-- START SOURCE EXCERPT --

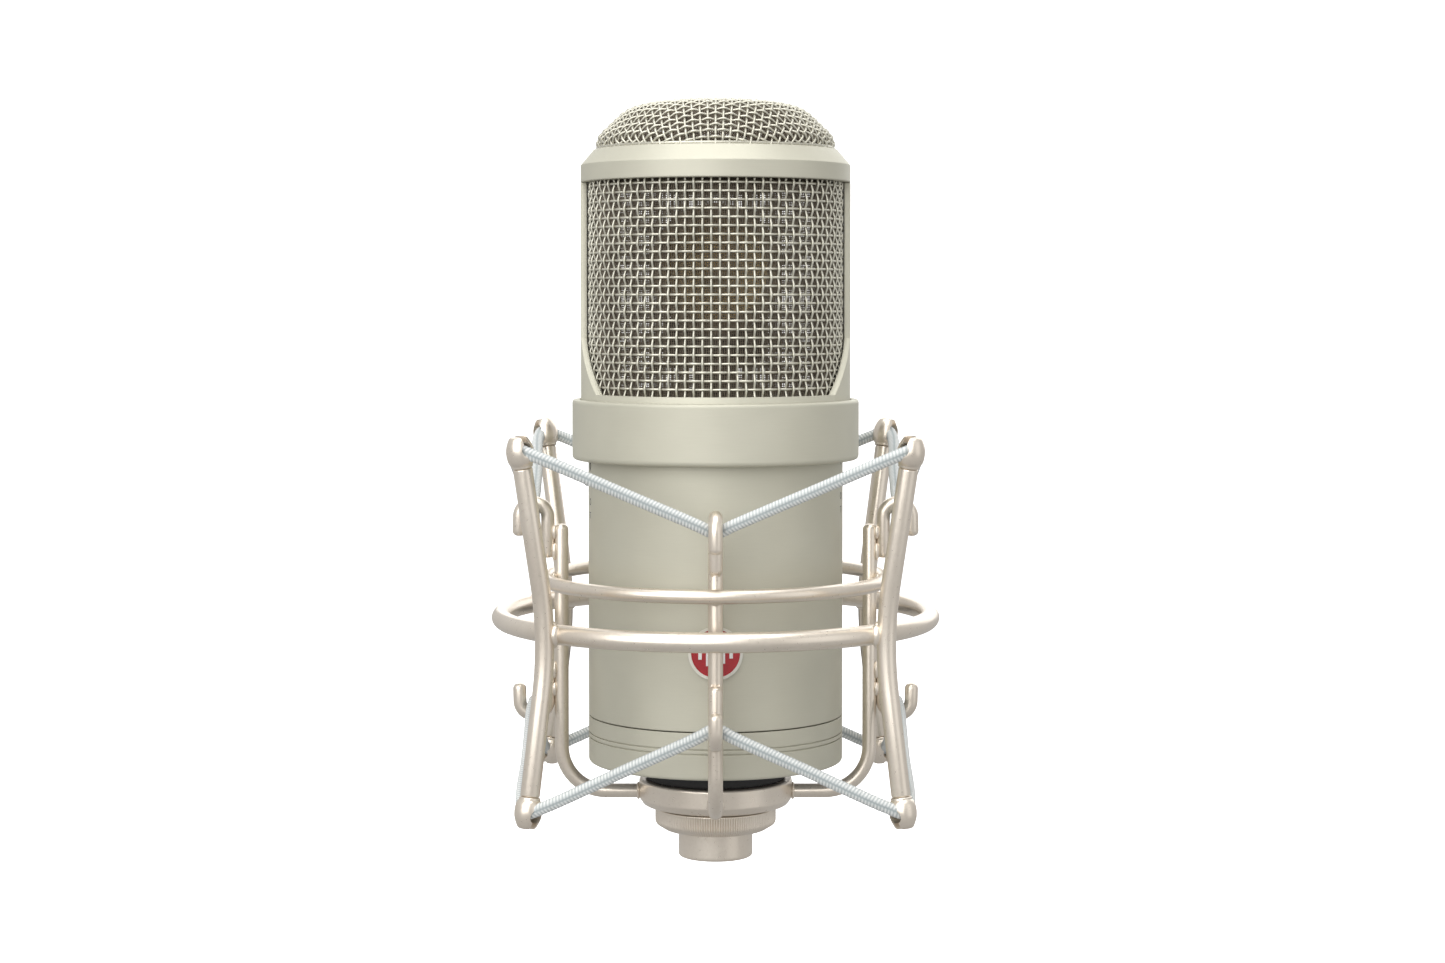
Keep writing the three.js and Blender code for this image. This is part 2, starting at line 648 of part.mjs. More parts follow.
/** A round bar along the tilt axis, between two places on it. */
function pivotBar(radius, start, end, sides = 16) {
  return bar(radius, start, end, sides).rotateY(Math.PI / 2).translate(0, 0, PIVOT_HEIGHT);
}

function washer(name, side) {
  const inner = LUG_HALF_THICKNESS + GAP;
  const outer = CHEEK_INNER - GAP;
  const ring = tube(SCREW_HOLE_RADIUS, LUG_RADIUS - 0.5, inner, outer, 24);
  ring.rotateY(side * Math.PI / 2).translate(0, 0, PIVOT_HEIGHT);
  return piece(name, ring, blackRubber());
}

function thumbScrew() {
  const shank = pivotBar(SCREW_RADIUS, -15, 13);
  const knob = new THREE.Shape();
  const lobes = 6;
  for (let i = 0; i < lobes * 6; i += 1) {
    const angle = i / (lobes * 6) * 2 * Math.PI;
    const radius = 9.3 + 1.1 * Math.cos(lobes * angle);
    const x = radius * Math.cos(angle);
    const y = radius * Math.sin(angle);
    if (i === 0) knob.moveTo(x, y);
    else knob.lineTo(x, y);
  }
  const head = new THREE.ExtrudeGeometry(knob, { depth: 13, bevelEnabled: false });
  head.translate(0, 0, 12).rotateY(Math.PI / 2).translate(0, 0, PIVOT_HEIGHT);
  const shoulder = pivotBar(6, CHEEK_OUTER + GAP, 12.5);
  return piece('thumb_screw', joined(shank, shoulder, head), blackPlastic());
}

function clampNut() {
  const hexagon = cut(
    pivotBar(5.77, -CHEEK_OUTER - GAP - 5, -CHEEK_OUTER - GAP, 6),
    pivotBar(SCREW_HOLE_RADIUS, -20, 0),
  );
  return piece('clamp_nut', hexagon, steel());
}

// ---- assembly ----

const hung = new THREE.Group();
hung.position.set(0, -PIVOT_TO_MIC_AXIS, PIVOT_HEIGHT - OUTER_RING_HEIGHT);
hung.add(
  domeGrille(), headRing(), headFrame(), sideGrille(), innerScreen(), collar(), ...capsule(),
  bodyTube(), bottomRing(), ...chassis(), ...electronics(), ...SWITCHES.map(slideSwitch), badge(),
  ...connector(),
  ...arms(), innerRing(), basketBase(), baseGasket(), ringNut(),
  ...posts(), outerRing(), elastic('upper_elastic', CORD_UPPER), elastic('lower_elastic', CORD_LOWER),
  tiltLug(),
);

const microphone = new THREE.Group();
microphone.add(
  hung, standSocket(), washer('washer_left', -1), washer('washer_right', 1), thumbScrew(), clampNut(),
);

export default microphone;
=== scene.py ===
"""Looks for a side-address condenser microphone hung in an elastic shock mount.

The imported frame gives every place: the microphone's axis and zero height come from its own
nodes, and shapes are then drawn in millimetres about that axis, +Z up, front towards -Y.
"""

import json
from math import acos, atan2, cos, pi, radians, sin, sqrt, tan

import bmesh
import bpy
import numpy as np
from mathutils import Matrix, Vector


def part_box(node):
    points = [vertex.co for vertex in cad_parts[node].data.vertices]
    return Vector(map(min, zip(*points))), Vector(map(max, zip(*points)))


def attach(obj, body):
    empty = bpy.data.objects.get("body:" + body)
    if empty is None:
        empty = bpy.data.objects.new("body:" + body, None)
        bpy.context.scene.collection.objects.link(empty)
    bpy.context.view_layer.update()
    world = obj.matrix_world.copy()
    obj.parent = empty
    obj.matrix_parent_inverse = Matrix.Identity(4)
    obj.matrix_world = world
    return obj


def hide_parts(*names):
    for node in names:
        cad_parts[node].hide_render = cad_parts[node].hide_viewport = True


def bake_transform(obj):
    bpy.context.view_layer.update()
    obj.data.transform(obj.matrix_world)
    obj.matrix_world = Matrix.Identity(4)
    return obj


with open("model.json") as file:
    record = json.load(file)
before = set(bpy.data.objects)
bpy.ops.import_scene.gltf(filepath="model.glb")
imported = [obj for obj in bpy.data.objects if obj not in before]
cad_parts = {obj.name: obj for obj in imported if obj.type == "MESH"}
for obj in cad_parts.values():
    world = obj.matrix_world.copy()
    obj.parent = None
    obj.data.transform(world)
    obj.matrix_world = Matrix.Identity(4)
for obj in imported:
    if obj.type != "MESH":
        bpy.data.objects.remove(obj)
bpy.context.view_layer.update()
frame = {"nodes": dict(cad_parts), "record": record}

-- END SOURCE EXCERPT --

> WORK TO DO
From the line containing "obj.parent = empty" to the last line of the material, please quote every line exactly and only those.

> EXPECTED OUTPUT
    obj.parent = empty
    obj.matrix_parent_inverse = Matrix.Identity(4)
    obj.matrix_world = world
    return obj


def hide_parts(*names):
    for node in names:
        cad_parts[node].hide_render = cad_parts[node].hide_viewport = True


def bake_transform(obj):
    bpy.context.view_layer.update()
    obj.data.transform(obj.matrix_world)
    obj.matrix_world = Matrix.Identity(4)
    return obj


with open("model.json") as file:
    record = json.load(file)
before = set(bpy.data.objects)
bpy.ops.import_scene.gltf(filepath="model.glb")
imported = [obj for obj in bpy.data.objects if obj not in before]
cad_parts = {obj.name: obj for obj in imported if obj.type == "MESH"}
for obj in cad_parts.values():
    world = obj.matrix_world.copy()
    obj.parent = None
    obj.data.transform(world)
    obj.matrix_world = Matrix.Identity(4)
for obj in imported:
    if obj.type != "MESH":
        bpy.data.objects.remove(obj)
bpy.context.view_layer.update()
frame = {"nodes": dict(cad_parts), "record": record}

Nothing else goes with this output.